Work to complete
Please output exactly the lines of the material from the first through the line containing "bpy.context.scene.collection.objects.link(empty)", and nothing more.

Data
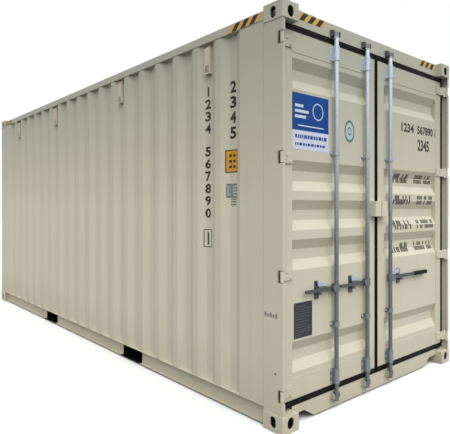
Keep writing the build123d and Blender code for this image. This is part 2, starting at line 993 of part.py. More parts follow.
finish(roof_corner_plates(), "roof_corner_plates")
finish(floor_boards(), "floor_boards")
finish(cross_members(), "cross_members")
finish(forklift_pockets(), "forklift_pockets")
finish(ventilators(), "ventilators")
finish(cam_keepers(), "cam_keepers")
finish(rod_brackets((0, 1)), "left_rod_brackets")
finish(rod_brackets((2,)), "right_rod_brackets")
finish(handle_retainers((0, 1)), "left_handle_retainers")
finish(handle_retainers((2,)), "right_handle_retainers")
for rod in range(len(rod_places)):
    finish(lock_rod(rod), "lock_rod_" + str(rod + 1))
    finish(lock_handle(rod), "lock_handle_" + str(rod + 1))
finish(handle_grip(2), "handle_grip")
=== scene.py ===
import json
import math
import random

import bmesh
import bpy
from mathutils import Matrix, Vector


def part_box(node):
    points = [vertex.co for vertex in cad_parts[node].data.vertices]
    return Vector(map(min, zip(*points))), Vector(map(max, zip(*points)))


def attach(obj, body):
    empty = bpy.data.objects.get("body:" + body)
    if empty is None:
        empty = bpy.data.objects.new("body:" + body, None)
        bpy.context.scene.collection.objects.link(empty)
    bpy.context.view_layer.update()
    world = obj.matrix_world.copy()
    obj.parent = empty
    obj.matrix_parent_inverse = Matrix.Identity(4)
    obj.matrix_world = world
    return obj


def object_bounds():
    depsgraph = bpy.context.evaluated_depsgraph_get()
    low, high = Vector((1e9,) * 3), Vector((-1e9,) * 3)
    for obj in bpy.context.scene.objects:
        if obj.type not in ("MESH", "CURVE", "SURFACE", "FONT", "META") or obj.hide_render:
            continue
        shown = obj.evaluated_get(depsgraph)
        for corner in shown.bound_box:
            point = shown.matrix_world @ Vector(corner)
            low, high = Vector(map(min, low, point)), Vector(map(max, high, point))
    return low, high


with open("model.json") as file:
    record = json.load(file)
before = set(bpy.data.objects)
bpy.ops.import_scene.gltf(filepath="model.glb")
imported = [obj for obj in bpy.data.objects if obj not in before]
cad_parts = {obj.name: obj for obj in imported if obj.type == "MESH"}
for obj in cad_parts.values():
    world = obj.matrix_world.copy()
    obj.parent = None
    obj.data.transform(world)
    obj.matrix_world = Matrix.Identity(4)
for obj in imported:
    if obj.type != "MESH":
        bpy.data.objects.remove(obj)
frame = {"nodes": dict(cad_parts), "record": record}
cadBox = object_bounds()
nodes = frame["nodes"]
mm = 0.001
random.seed(7)  # the same small variations in every run
print("frame loaded:", len(nodes), "nodes")

# all sizes below are in mm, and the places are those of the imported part
box = {
    "rear": cadBox[1].x / mm,  # outer plane of the door end
    "side": cadBox[1].y / mm,  # outer plane of a long side
    "top": cadBox[1].z / mm,
    "postInset": 4,            # posts and rails stand this far inside the castings
    "doorPlane": 60,           # door frames and header, inward from the rear plane
    "panelPlane": 62,          # sheet of the doors, inward from the rear plane
    "wallPlane": 8,            # sheet of the side walls, inward from the side plane
}
casting = {
    "size": (178, 162, 118),
    "shadeStarts": 4,           # depth in a hole at which the painted shade starts
    "darkFrom": 12,
    "dark": "#23211D",
}
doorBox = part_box("left_door_frame")
doorLow = doorBox[0].z / mm
doorHigh = doorBox[1].z / mm
doorMiddle = (doorLow + doorHigh) / 2
hingeRow = {"fromBottom": 68, "fromTop": 86, "count": 4}
hingeSpan = doorHigh - hingeRow["fromTop"] - doorLow - hingeRow["fromBottom"]
hingeHeights = [doorLow + hingeRow["fromBottom"] + hingeSpan * i / (hingeRow["count"] - 1)
                for i in range(hingeRow["count"])]
rodPlaces = [("left_door", -585), ("left_door", -172), ("right_door", 178)]
handSides = {"left_door": -1, "right_door": 1}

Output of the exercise
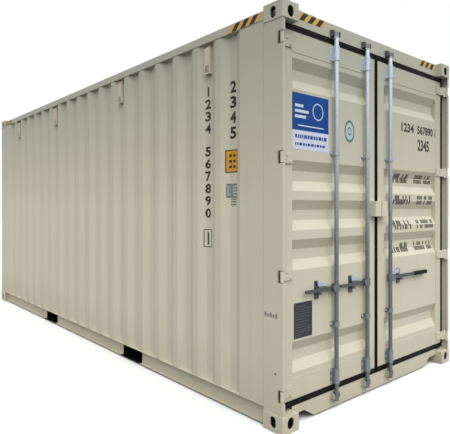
Keep writing the build123d and Blender code for this image. This is part 2, starting at line 993 of part.py. More parts follow.
finish(roof_corner_plates(), "roof_corner_plates")
finish(floor_boards(), "floor_boards")
finish(cross_members(), "cross_members")
finish(forklift_pockets(), "forklift_pockets")
finish(ventilators(), "ventilators")
finish(cam_keepers(), "cam_keepers")
finish(rod_brackets((0, 1)), "left_rod_brackets")
finish(rod_brackets((2,)), "right_rod_brackets")
finish(handle_retainers((0, 1)), "left_handle_retainers")
finish(handle_retainers((2,)), "right_handle_retainers")
for rod in range(len(rod_places)):
    finish(lock_rod(rod), "lock_rod_" + str(rod + 1))
    finish(lock_handle(rod), "lock_handle_" + str(rod + 1))
finish(handle_grip(2), "handle_grip")
=== scene.py ===
import json
import math
import random

import bmesh
import bpy
from mathutils import Matrix, Vector


def part_box(node):
    points = [vertex.co for vertex in cad_parts[node].data.vertices]
    return Vector(map(min, zip(*points))), Vector(map(max, zip(*points)))


def attach(obj, body):
    empty = bpy.data.objects.get("body:" + body)
    if empty is None:
        empty = bpy.data.objects.new("body:" + body, None)
        bpy.context.scene.collection.objects.link(empty)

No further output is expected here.